AIM: Go through each line of the records below and count those with the word "from". Give only the count.

══════════════════════════════

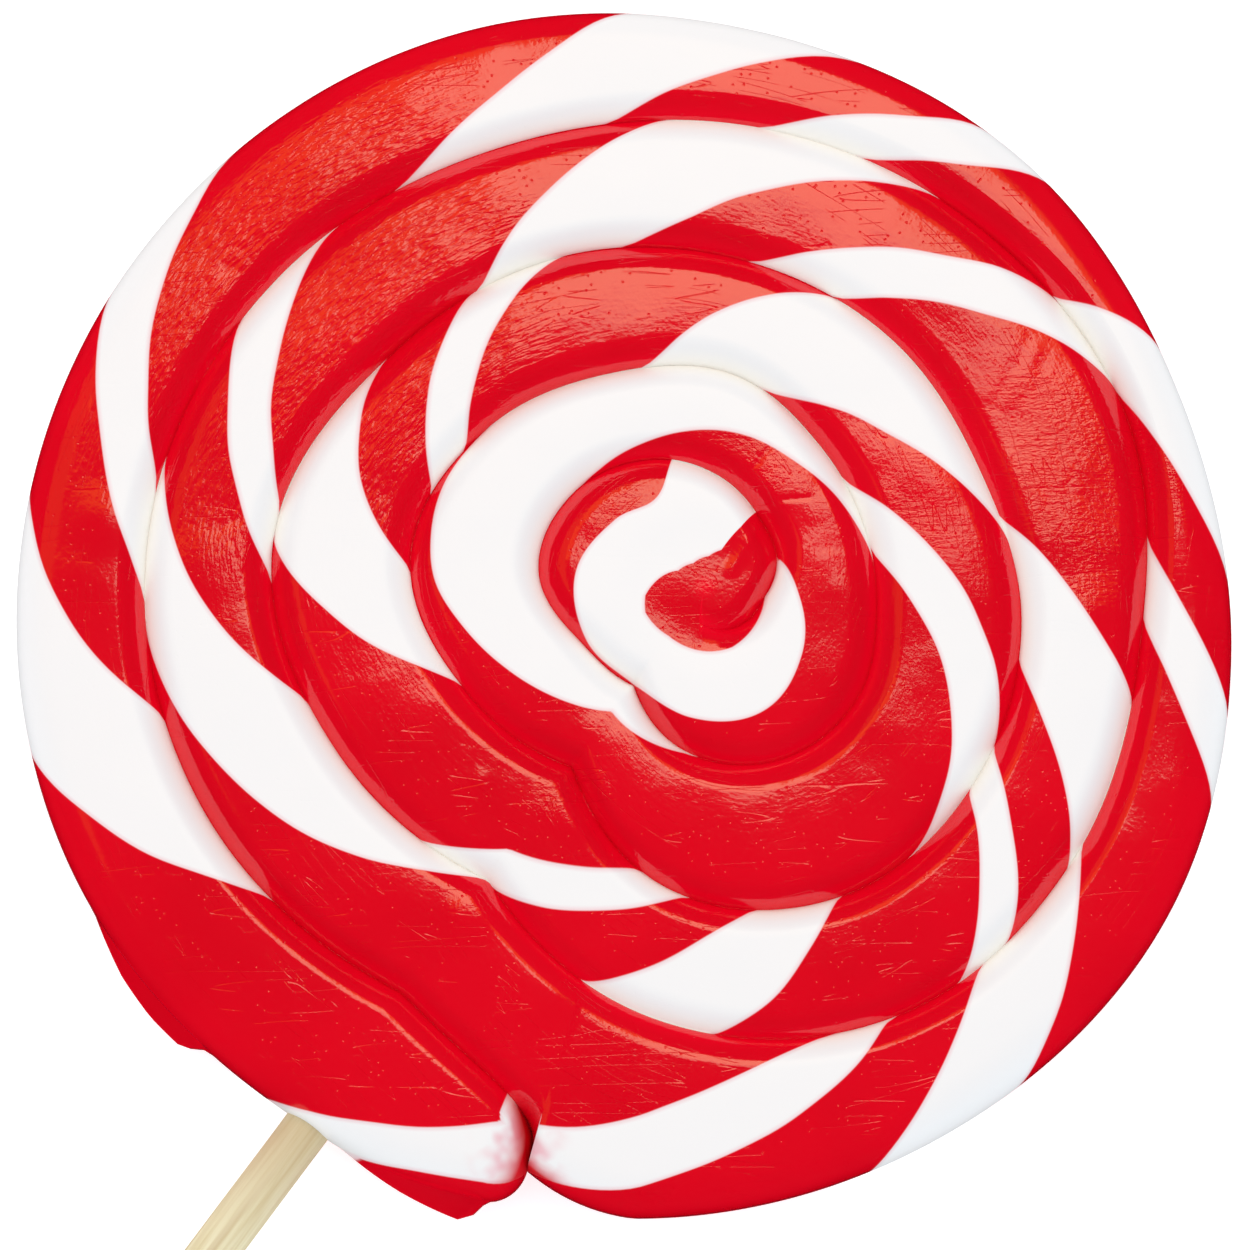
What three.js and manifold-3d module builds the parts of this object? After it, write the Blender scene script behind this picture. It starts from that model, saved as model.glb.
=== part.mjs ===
// A large swirl lollipop: one rope of boiled sugar, wound into a flat spiral and pressed, on a round
// wooden stick. It lies on its back with the shown side up.
//
// Millimetres, +Z up. The origin is the centre of the spiral, on the underside. The stick lies along -Y.
// Angles run clockwise as seen from above, in degrees, from the stick. They keep counting up from the
// rope's outer end to its inner end, so the angle 400 is on the second turn, 40 degrees past the stick.

import * as THREE from 'three';
import { mergeVertices } from 'three/addons/utils/BufferGeometryUtils.js';
import Module from 'manifold-3d';

// The pressed rope
const thickness = 12.6;
const crownHeight = 0.22; // how far the middle of the rope stands above the tops of its shoulders
const levelCentre = { from: 4, to: 10 }; // the crown fades out between these radii
const shoulderWidth = 2.6; // from a groove to the pressed face
const shoulderCurve = { squareness: 1.4, power: 0.85 }; // how it falls away: see fallBesideEdge
const rimWidth = 4.2; // how far the round outer edge reaches inwards
const rimCurve = { squareness: 2.6, power: 0.385 };
const topGrooveDepth = 2.1;
const undersideGrooveDepth = 1.5;
const grooveUnevenness = 0.22; // share of a groove's depth
const grooveWaves = [
  { share: 0.6, perTurn: 1.7, shift: 57 },
  { share: 0.4, perTurn: 4.1, shift: 0 },
];
const flatCentreRadius = 11; // the underside has no groove inside it
const fullUndersideRadius = 16.5; // and its grooves have their full depth outside this one

// The rope's outer end, which is cut blunt and leaves a notch in the outline
const fullTurn = 360;
const ropeEndAngle = -19.5;
const ropeEndCorner = -16; // where the outline has come out to its full radius
const ropeEndRound = 4.5; // degrees in which the end rises to the pressed face
const notchRadius = 62.3;
const notchReach = 5; // degrees in which the notch rises to the depth of a groove
const endFlare = 0.3; // how quickly the blunt end widens: 1 is a plain wedge

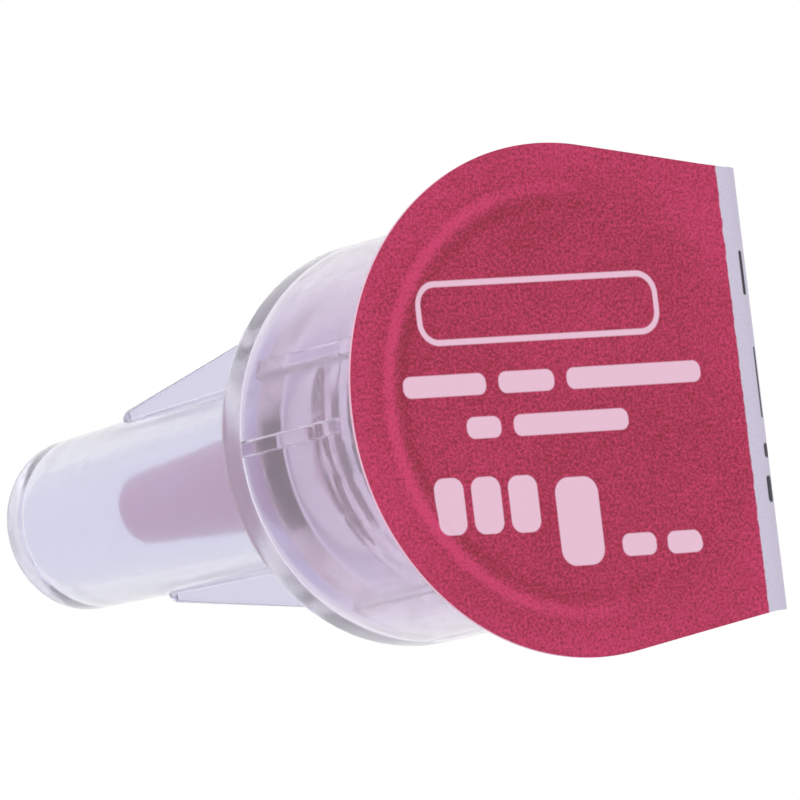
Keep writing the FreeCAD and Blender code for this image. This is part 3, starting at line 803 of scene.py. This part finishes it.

══════════════════════════════

THE ANSWER: 7